A palavra aikido é formada por três ideogramas japoneses. Ai significa harmonia. Ki é energia. Do representa filosofia, caminho. Em São Paulo, alguns instrutores resolveram mostrar esse caminho a crianças e adolescentes de bairros carentes da cidade. O resultado? Uma garotada disciplinada e cheia de estímulos. No Lar da Bênção Divina, no Jardim Los Angeles, 15 crianças de favelas vizinhas treinam todos os sábados de manhã e já demonstram pequenas mudanças de comportamento. “Os meninos se sentiam no direito de bater nas meninas porque era esse o modelo trazido de casa. No tatame, perceberam que homens e mulheres são iguais. E trocaram a rebeldia por educação e respeito aos mais velhos”, conta Silvia Maria Battistella Bueno, presidente da entidade. Mãe de um praticante de aikido, ela garante que os treinos ensinaram noções de limites ao filho. Bastou para que ela se convencesse a abrir as portas ao instrutor Eduardo Shimahara, 31 anos, da academia Maruyama. “Como nossos alunos têm menos de dez anos, a disciplina é associada à espontaneidade das crianças. Dividimos o grupo em clãs e realizamos dinâmicas competitivas”, diz o professor.

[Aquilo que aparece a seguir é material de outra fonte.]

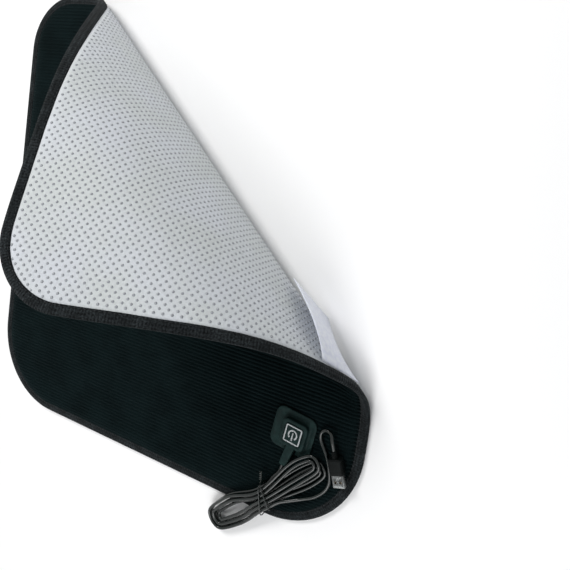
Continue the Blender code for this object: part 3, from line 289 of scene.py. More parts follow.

Em uma das brincadeiras, as crianças penduram uma toalhinha nas costas. O objetivo é roubar a toalha dos adversários sem deixar que roubem a sua. De forma lúdica, aprendem a nunca dar as costas ao inimigo. “O aikido ensina a se defender sem machucar o agressor”, recita Wanderson Santos, nove anos, morador da favela Coréia. Em outro canto da cidade, a jovem Lindinalva Gomes da Silva, 16 anos, veste o seu dogui (uniforme) toda sexta-feira de manhã. Nos treinos ministrados no Jardim Jaqueline por José Roberto Bueno, 42, da Aikido Harmonia, Lindinalva é a aluna mais velha. “Bueno deu uma palestra na Casa da Criança e do Adolescente Betinho e fiquei encantada. Vivia um período de stress e o aikido é muito relaxante”, diz ela.

Além do trabalho na favela, Bueno instrui uma turma de alunos excepcionais e planeja criar um grupo com deficientes visuais. No segundo semestre de 2002, ele levou a garotada do Jardim Jaqueline para o Encontro da Confederação Sul-americana da Arte Aikido. “Enquanto os outros se apresentavam com pompa e espada, nossas crianças usavam shorts e camiseta”, lembra. A comoção foi tanta que ali mesmo foi arrecadado o suficiente para a aquisição dos uniformes. Ponto a favor da auto-estima dos praticantes. “Quando iniciei o projeto, havia o receio de que eu estaria contribuindo para a violência na favela. Mas logo perceberam que o aikido é o antídoto da luta, uma maneira de harmonizar relações difíceis”, diz Bueno. Não é à toa que aikido tem harmonia até no nome.